It's been a cold winter so far in Middle Tennessee this year. January is ending on a sunny note though which has made me want to get my hands in the dirt and plant something...anything really.
So I decided I find a planting project. I rooted around in the kitchen looking for just the right thing. Everyone has something fun to plant in if they just look in the right cupboard, something just sitting around collecting dust (or wood ash as in my case since we put in a wood stove insert).
Hmm, then it hit me, I have an old chick wire tea pot that I've never quite figured out what it's use really is. I dug into the old blue hutch and soon produced the pot. It's perfect for a topiary, why hadn't I thought of that long ago?
Annie (the garden dog) and I were soon out the door looking for moss. I found what I needed in the mossy ground under the magnolia tree. While Annie played games with a pair of cardinals, I gently lifted slices of moss with the pointy end of a trowel and stacked them in a pail I had brought with us.
Next I took the moss and lined the wire tea pot (mossy side out of course). Filled the empty space in the center with some decent potting soil and went on a new search for low growing sedums.
I found some out by the green house that had quickly covered the ground around the stone steps and slight bank that leads up to the greenhouse. I liked the color, a soft green-gray, that makes me think of spring. I gently lifted up little tufts with the trowel and placed them in the pail ready to transplant onto the tea pot.

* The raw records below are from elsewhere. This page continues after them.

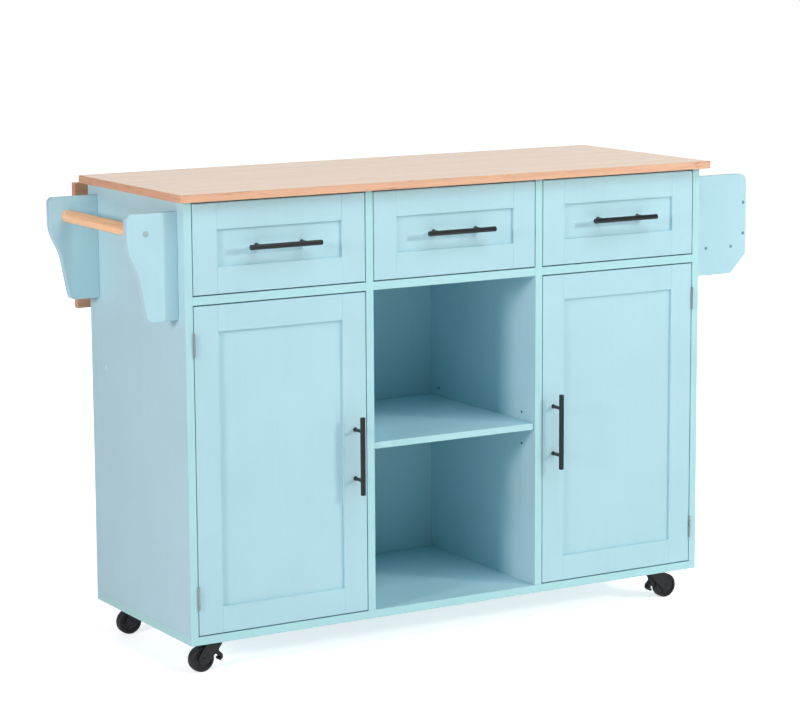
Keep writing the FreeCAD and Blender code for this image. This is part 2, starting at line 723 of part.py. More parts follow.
def caster(word, x, y, angle, braked):
    """One swivel caster: its local X axis points the way that the wheel trails."""
    turn = ((0, 0, 1), angle)
    fork = new_body("fork_" + word)
    side = polygon_sketch(fork, "XZ_Plane", FORK_OUTLINE, "fork_side")
    pad(fork, side, "2 * fork_half_width", midplane=True)
    wheel_gap = [("-40", "crown_bottom"), ("-40", "-60"), ("60", "-60"), ("60", "crown_bottom")]
    pocket(fork, polygon_sketch(fork, "XZ_Plane", wheel_gap, "fork_gap"), "2 * fork_half_gap", midplane=True)
    axle = circle_sketch(fork, "XZ_Plane", [("caster_trail", "axle_height", "axle_radius")], "axle")
    pad(fork, axle, "2 * (fork_half_width + axle_tip)", midplane=True)
    kingpin_hole = [("0", "0", "kingpin_radius + running_clearance")]
    pocket(fork, circle_sketch(fork, "XY_Plane", kingpin_hole, "swivel_hole"), "-crown_bottom + past")
    if braked:
        pedal_hole = [("pedal_pivot_reach", "pedal_pivot_height", "pedal_pin_radius + running_clearance")]
        bore = circle_sketch(fork, "XZ_Plane", pedal_hole, "pedal_hole")
        pocket(fork, bore, "2 * (fork_half_width + past)", midplane=True)
    finish(fork, "caster_fork_" + word, x, y, "0", turn)
    finish(wheel(), "caster_wheel_" + word, x, y, "0", turn)
    if braked:
        pedal = new_body("pedal_" + word)
        side = polygon_sketch(pedal, "XZ_Plane", PEDAL_OUTLINE, "pedal_side")
        pad(pedal, side, "2 * pedal_half_width", midplane=True)
        pin = circle_sketch(pedal, "XZ_Plane", [("pedal_pivot_reach", "pedal_pivot_height",
                                                 "pedal_pin_radius")], "pedal_pin")
        pad(pedal, pin, "2 * fork_half_width", midplane=True)
        finish(pedal, "brake_pedal_" + word, x, y, "0", turn)


def wheel():
    """A solid wheel with eased tread edges, shallow side recesses and a running bore."""
    half = "wheel_width / 2"
    tyre = rod("wheel_radius", "-" + half, half, x="caster_trail", z="axle_height", axis="Y", name="tyre")
    document.recompute()
    eased = document.addObject("Part::Fillet", "eased_tread")
    eased.Base = tyre
    ease = number("tread_ease")
    eased.Edges = [(index, ease, ease) for index, edge in enumerate(tyre.Shape.Edges, start=1)
                   if edge.Curve.TypeId == "Part::GeomCircle"]
    near, far = "-%s - past" % half, "%s + past" % half
    tools = [rod("axle_radius + running_clearance", near, far, x="caster_trail", z="axle_height", axis="Y")]
    for low, high in ((near, "-%s + hub_recess" % half), ("%s - hub_recess" % half, far)):
        ring = rod("wheel_radius - rim_width", low, high, x="caster_trail", z="axle_height", axis="Y")
        hub = rod("hub_radius", low + " - past", high + " + past", x="caster_trail", z="axle_height",
                  axis="Y")
        tools.append(cut(ring, [hub]))
    return cut(eased, tools)


def caster_plate(x, y):
    """Mounting plate, ball-race boss and riveted kingpin."""
    half = "caster_plate / 2"
    pieces = [block(("%s - %s" % (x, half), "%s + %s" % (x, half)),
                    ("%s - %s" % (y, half), "%s + %s" % (y, half)), ("-caster_metal", "0")),
              rod("boss_radius", "boss_bottom", "-caster_metal", x=x, y=y),
              rod("kingpin_radius", "crown_bottom - past", "boss_bottom", x=x, y=y),
              rod("kingpin_head_radius", "crown_bottom - kingpin_head_low",
                  "crown_bottom - kingpin_head_high", x=x, y=y)]
    return fuse(pieces)


def casters():
    plates = []
    for end, y in (("front", "caster_setback"), ("rear", "cabinet_depth - caster_setback")):
        for side, sign, angle in (("left", -1, 180), ("right", 1, 0)):
            x = "(%d) * (half_width - caster_inset)" % sign
            plates.append(caster_plate(x, y))
            caster("%s_%s" % (end, side), x, y, angle, end == "front")
    finish(group(plates), "caster_plates")


# --------------------------------------------------------------------- screws

def screw(x, y, z, axis, direction, head, length=30):
    """A flat-headed screw: direction says which way its head faces along the axis."""
    spot = {"X": x, "Y": y, "Z": z}
    face = spot[axis]
    low, high = ordered(face, "(%s) + (%d) * 0.6" % (face, direction))
    cap = rod(str(head), low, high, x=x, y=y, z=z, axis=axis)
    low, high = ordered(face, "(%s) - (%d) * %d" % (face, direction, length))
    return fuse([cap, rod("2", low, high, x=x, y=y, z=z, axis=axis)])


def screws():
    heads = []
    for sign in (-1, 1):
        x = "(%d) * half_width" % sign
        for y, z in (("316", "626"), ("355", "481")):
            heads.append(screw(x, y, z, "X", sign, head=4, length=12))
    rod_x = "-(half_width + rod_reach)"
    rod_z = "rack_top - rod_drop"
    rail_x = "half_width + spice_reach - board / 2"
    shelf_z = "spice_floor + board / 2"
    rack = [(rod_x, rod_z, 6), (rail_x, "spice_floor + board + spice_rail / 2", 3.5),
            (rail_x, "spice_floor + board + spice_rail * 3 / 2 + spice_rail_gap", 3.5),
            ("half_width + 38", shelf_z, 3.5), ("half_width + 102", shelf_z, 3.5)]
    for x, z, head in rack:
        heads.append(screw(x, "rack_setback", z, "Y", -1, head=head))
        heads.append(screw(x, "rack_rear_back", z, "Y", 1, head=head))
    finish(group(heads), "cabinet_screws")


# --------------------------------------------------------------------- export

def check_and_export():
    document.recompute()
    for item in document.Objects:
        bad = [state for state in item.State if state in ("Invalid", "Error")]
        if bad:
            raise RuntimeError("%s (%s) is %s" % (item.Name, item.Label, bad))
    for label, item in NODES.items():
        if item.Shape.isNull() or not item.Shape.isValid():
            raise RuntimeError("%s has no valid shape" % label)
    os.makedirs("parts", exist_ok=True)
    for label, item in NODES.items():
        item.Shape.exportStep("parts/%s.step" % label)
        print("%-26s solids %2d  volume %10.0f" % (label, len(item.Shape.Solids), item.Shape.Volume))
    print(len(NODES), "sub-parts")


cabinet()
shelves()
fronts()
towel_rail()
spice_rack()
drop_leaf()
casters()
screws()
check_and_export()
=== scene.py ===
import json
import math

import bmesh
import bpy
from mathutils import Matrix, Vector


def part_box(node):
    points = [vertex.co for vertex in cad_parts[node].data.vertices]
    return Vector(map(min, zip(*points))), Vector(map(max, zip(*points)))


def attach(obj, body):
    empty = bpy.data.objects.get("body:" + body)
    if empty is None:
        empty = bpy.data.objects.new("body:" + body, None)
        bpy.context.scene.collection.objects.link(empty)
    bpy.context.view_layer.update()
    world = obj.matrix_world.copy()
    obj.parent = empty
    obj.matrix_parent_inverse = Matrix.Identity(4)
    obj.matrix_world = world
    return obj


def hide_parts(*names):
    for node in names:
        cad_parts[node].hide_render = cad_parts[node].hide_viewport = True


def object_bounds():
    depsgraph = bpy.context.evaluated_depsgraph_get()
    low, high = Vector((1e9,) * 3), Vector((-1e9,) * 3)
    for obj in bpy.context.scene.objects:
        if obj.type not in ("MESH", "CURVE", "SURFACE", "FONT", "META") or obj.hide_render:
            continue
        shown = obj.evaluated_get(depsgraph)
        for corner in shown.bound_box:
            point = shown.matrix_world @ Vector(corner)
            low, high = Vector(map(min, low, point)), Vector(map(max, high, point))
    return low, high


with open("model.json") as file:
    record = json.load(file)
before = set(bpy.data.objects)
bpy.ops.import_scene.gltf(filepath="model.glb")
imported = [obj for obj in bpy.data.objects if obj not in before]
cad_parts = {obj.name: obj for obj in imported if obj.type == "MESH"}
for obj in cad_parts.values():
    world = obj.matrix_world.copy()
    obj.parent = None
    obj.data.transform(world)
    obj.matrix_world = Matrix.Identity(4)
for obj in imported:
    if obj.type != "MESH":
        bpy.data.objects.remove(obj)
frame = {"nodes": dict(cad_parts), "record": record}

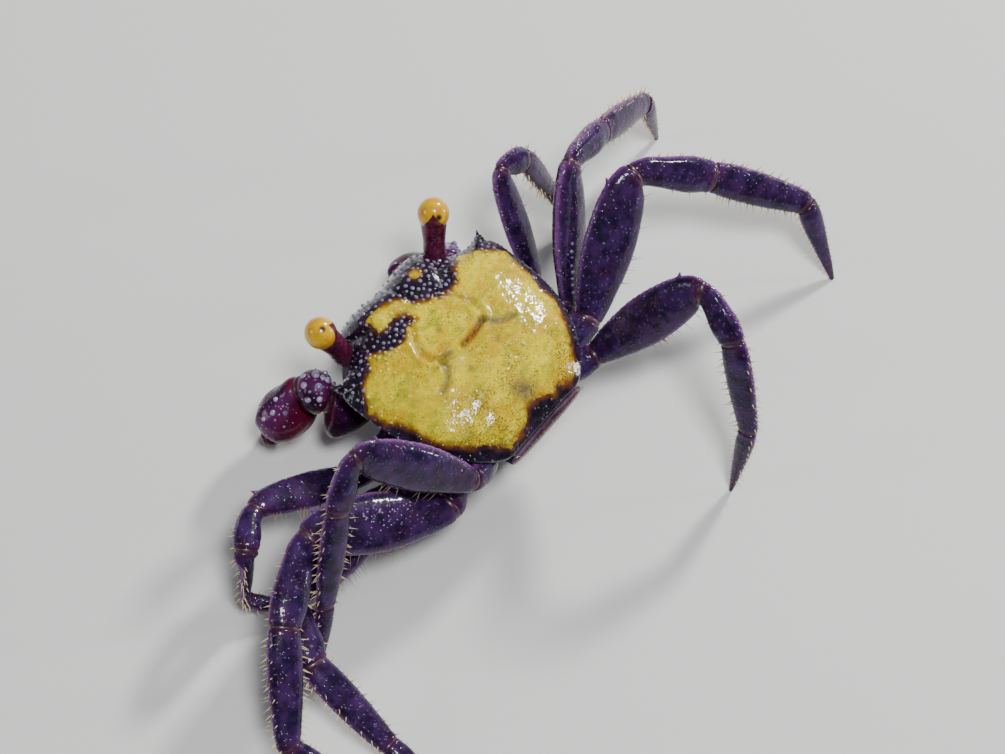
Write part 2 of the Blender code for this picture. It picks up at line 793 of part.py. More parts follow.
def build_claw(side, material):
    """Builds the arm, wrist, hand and moving finger of one claw."""
    sign = SIDES[side]
    pose = CLAW_POSES[side]
    points = (pose.shoulder, pose.elbow, pose.wrist, pose.palm_end, pose.tip)
    joints = [mirrored(p, sign) for p in points]
    shoulder, elbow, wrist, palm_end, tip = joints
    setbacks = [0.0, 0.8, min(1.4, 0.9 * (wrist - elbow).length - 0.8), 1.2]
    outer = mirrored(ARM_BULGE, sign)
    up = Vector((0, 0, 1))
    turn = (elbow - shoulder).angle(wrist - elbow)
    room = 0.8 * setbacks[1] / math.tan(turn / 2)
    arm_path = trim_ends(limb_path(joints, 0, 1, setbacks), 0.0, GAP / 2)
    arm = [
        (p + outer * shift, high, min(thin, room))
        for (p, _), (high, thin, shift) in zip(arm_path, ARM_SIZES)
    ]
    directions = [t for _, t in arm_path]
    path_loft(f"claw_{side}_arm", arm, (elbow - shoulder).cross(up), 12, material, 2.2, directions)
    wrist_path = trim_ends(limb_path(joints, 1, 1, setbacks), GAP / 2, GAP / 2)
    wrist_sizes = [
        (1.2, min(1.05, room)),
        (1.4, min(1.3, room)),
        (1.6, 1.5),
        (1.65, 1.5),
        (1.5, 1.4),
        (1.15, 1.15),
        (0.92, 1.0),
    ]
    knob = [(p, *size) for (p, _), size in zip(wrist_path, wrist_sizes)]
    directions = [t for _, t in wrist_path]
    normal = (wrist - elbow).cross(up)
    name = f"claw_{side}_wrist"
    path_loft(name, knob, normal, 12, material, 2.2, directions, WRIST_GRAINS)
    path = limb_path(joints, 2, 3, setbacks, 3) + limb_path(joints, 3, 3, setbacks, 3)[1:]
    path = trim_ends(path, GAP / 2, 0.0)
    thick = (palm_end - wrist).cross(mirrored(pose.dorsal, sign)).normalized()
    lumps = HAND_GRAINS + HAND_TEETH
    hand_loft(f"claw_{side}_hand", path, HAND_FORM, thick, 14, material, lumps)
    hand_loft(f"claw_{side}_finger", path, FINGER_FORM, thick, 10, material, FINGER_TEETH)


def hand_loft(name, path, form, thick, sides, material, lumps):
    """Lofts a hand or finger whose sections sit beside the hand's own line."""
    travelled = [0.0]
    for (a, _), (b, _) in zip(path, path[1:]):
        travelled.append(travelled[-1] + (b - a).length)
    stations = []
    directions = []
    for share, high, thin, shift in form:
        point, tangent = point_on_path(path, travelled, share * travelled[-1])
        broad = thick.cross(tangent).normalized()
        stations.append((point + broad * shift, high, thin))
        directions.append(tangent)
    path_loft(name, stations, thick, sides, material, 2.1, directions, lumps)


def point_on_path(path, travelled, way):
    """Returns the point and direction of a path at the given way along it."""
    index = 0
    while index < len(path) - 2 and travelled[index + 1] < way:
        index += 1
    (a, tangent_a), (b, tangent_b) = path[index], path[index + 1]
    s = (way - travelled[index]) / (travelled[index + 1] - travelled[index])
    s = min(s, 1.2)
    return a + (b - a) * s, (tangent_a + (tangent_b - tangent_a) * min(s, 1.0)).normalized()


def apply_modifiers(thing):
    """Replaces the object's mesh by the mesh that its modifiers make."""
    graph = bpy.context.evaluated_depsgraph_get()
    mesh = bpy.data.meshes.new_from_object(thing.evaluated_get(graph))
    thing.modifiers.clear()
    thing.data = mesh


def cut_socket(host, guest):
    """Cuts a socket in the host that clears the guest by the joint gap on every side."""
    cutter = guest.copy()
    cutter.data = guest.data.copy()
    bpy.context.collection.objects.link(cutter)
    builder = bmesh.new()
    builder.from_mesh(cutter.data)
    normals = [vert.normal.copy() for vert in builder.verts]
    for vert, normal in zip(builder.verts, normals):
        vert.co += normal * GAP * MM * 1.15
    builder.to_mesh(cutter.data)
    builder.free()
    cut = host.modifiers.new("socket", "BOOLEAN")
    cut.operation = "DIFFERENCE"
    cut.solver = "EXACT"
    cut.object = cutter
    apply_modifiers(host)
    bpy.data.objects.remove(cutter)


def keep_largest(thing):
    """Keeps only the largest closed surface of a mesh."""
    builder = bmesh.new()
    builder.from_mesh(thing.data)
    left = set(builder.verts)
    islands = []
    while left:
        seed = left.pop()
        island = {seed}
        front = [seed]
        while front:
            vert = front.pop()
            for edge in vert.link_edges:
                other = edge.other_vert(vert)
                if other in left:
                    left.remove(other)
                    island.add(other)
                    front.append(other)
        islands.append(island)
    islands.sort(key=len, reverse=True)
    for island in islands[1:]:
        bmesh.ops.delete(builder, geom=list(island), context="VERTS")
    builder.to_mesh(thing.data)
    builder.free()


def centre_on_footprint(root, things):
    """Shifts the crab so that the middle of its bounding box's underside is the origin."""
    corners = [
        thing.matrix_world @ vert.co for thing in things for vert in thing.data.vertices
    ]
    low = [min(c[k] for c in corners) for k in range(3)]
    high = [max(c[k] for c in corners) for k in range(3)]
    root.location = (-(low[0] + high[0]) / 2, -(low[1] + high[1]) / 2, -low[2])


def main():
    """Builds the whole crab."""
    clear_scene()
    random.seed(7)
    finish = {name: shell_material(name, colour) for name, colour in COLOURS.items()}
    build_carapace(finish["carapace"])
    thorax = build_thorax(finish["thorax"])
    build_abdomen(finish["thorax"])
    for side in SIDES:
        build_eye(side, finish["stalk"], finish["eye"])
        build_mouthpart(side, finish["thorax"])
        build_antenna(side, finish["stalk"])
        build_claw(side, finish["claw"])
        for number in LEG_PAIRS:
            for index in range(len(SEGMENTS)):
                leg_segment(side, number, index, finish["violet"])
    bpy.context.view_layer.update()
    for side in SIDES:
        guests = [f"leg_{side}_{number}_coxa" for number in LEG_PAIRS]
        guests += [f"{name}_{side}" for name in ("eyestalk", "mouthpart", "antenna")]
        guests.append(f"claw_{side}_arm")
        for guest in guests:
            cut_socket(thorax, bpy.data.objects[guest])
    keep_largest(thorax)
    set_lumps()
    bpy.context.view_layer.update()
    things = [thing for thing in bpy.data.objects if thing.type == "MESH"]
    root = bpy.data.objects.new("crab", None)
    bpy.context.collection.objects.link(root)
    centre_on_footprint(root, things)
    for thing in things:
        thing.parent = root


main()
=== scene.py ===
"""Dresses a still, life-size vampire crab and lights it on a pale floor.

Sizes are millimetres in the crab's own frame: it faces -Y, its left side is at +X, and the
floor is z = 0. They become metres in the row frame as each vertex is made.
"""

import logging
import math
import random
from dataclasses import dataclass, field
from enum import Enum

import bmesh
import bpy
from mathutils import Matrix, Vector, noise


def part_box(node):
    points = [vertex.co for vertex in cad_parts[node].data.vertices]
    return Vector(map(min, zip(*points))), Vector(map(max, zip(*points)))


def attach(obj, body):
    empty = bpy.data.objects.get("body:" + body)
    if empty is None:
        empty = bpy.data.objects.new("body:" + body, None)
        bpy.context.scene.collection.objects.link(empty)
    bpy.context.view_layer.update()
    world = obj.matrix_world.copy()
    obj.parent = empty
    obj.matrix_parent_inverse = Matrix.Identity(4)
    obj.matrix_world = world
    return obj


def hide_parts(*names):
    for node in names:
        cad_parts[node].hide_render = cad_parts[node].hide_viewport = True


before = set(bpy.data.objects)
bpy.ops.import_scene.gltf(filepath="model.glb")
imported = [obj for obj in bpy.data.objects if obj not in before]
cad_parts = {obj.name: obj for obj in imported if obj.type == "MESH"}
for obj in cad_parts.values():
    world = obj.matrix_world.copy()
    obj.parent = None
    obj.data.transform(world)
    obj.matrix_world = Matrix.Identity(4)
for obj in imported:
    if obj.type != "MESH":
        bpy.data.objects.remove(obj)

LOG = logging.getLogger("vampire_crab")
MM = 0.001
BODY = "root"
SEED = 11
MARGIN_HEIGHT = 9.2
CROWN = 1.75
SHELL_CENTRE = Vector((0.0, -0.2))
EYE_RADIUS = 1.13
FRONT_REACH = 8.48
CAP_STEPS = 5
SPINE_TIP = 0.12

# Half outlines from front to rear: x, y, height over the margin and, on the back, its fall
CARAPACE_EDGE = [
    (0.0, -8.25, -1.35, 9.0), (2.2, -8.45, -1.25, 9.0), (3.7, -8.2, -1.0, 8.0),
    (4.25, -7.6, -0.8, 6.0), (4.1, -6.9, -0.65, 6.0), (5.2, -5.9, -0.35, 5.0),
    (6.5, -5.3, -0.2, 4.0), (7.8, -5.35, -0.1, 3.2), (7.75, -4.6, -0.05, 3.2),
    (8.0, -4.1, 0.0, 3.2), (8.1, -3.0, 0.0, 3.2), (8.0, -0.5, 0.0, 3.2),
    (7.65, 1.8, 0.0, 3.0), (6.85, 3.8, -0.2, 3.0), (5.6, 5.6, -0.6, 3.0),
    (3.9, 6.95, -1.0, 3.0), (2.0, 7.05, -1.1, 3.0), (0.0, 7.05, -1.15, 3.0),
]
THORAX_EDGE = [
    (0.0, -7.7, -2.25), (2.2, -7.85, -2.2), (3.9, -7.6, -1.9), (5.2, -6.9, -1.7),
    (6.4, -5.9, -1.5), (7.3, -4.7, -1.2), (7.6, -2.8, -1.0), (7.5, -0.5, -1.0),
    (7.15, 1.8, -1.0), (6.3, 3.7, -1.2), (5.15, 5.3, -1.6), (3.6, 6.4, -2.0),
    (0.0, 6.5, -2.2),
]


class Named(Enum):
    """Members whose names stand in the names of the nodes."""

    @property
    def word(self) -> str:
        """Returns the member's name as the nodes spell it."""
        return self.name.lower()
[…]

Transplanting procedure was quick and easy and the sedums looked like they had always lived in a tea pot. I also found some sedum that likes to weep out of it's container on the back deck so I cut off a few pieces and stuck them into the sides of the moss - holding them in place with un-bent paper clips (forming a u shaped pin). It will be fun to have different textures covering the pot.
Sedums have to be one of the easiest plants to propagate. Cut (or just break off) a piece and stick it in something that resembles soil and it soon takes off and makes a new plant. Very encouraging for anyone who thinks they have a brown thumb.
Come spring I will move the tea pot out to the screened porch where it will be a cute conversation piece for the table.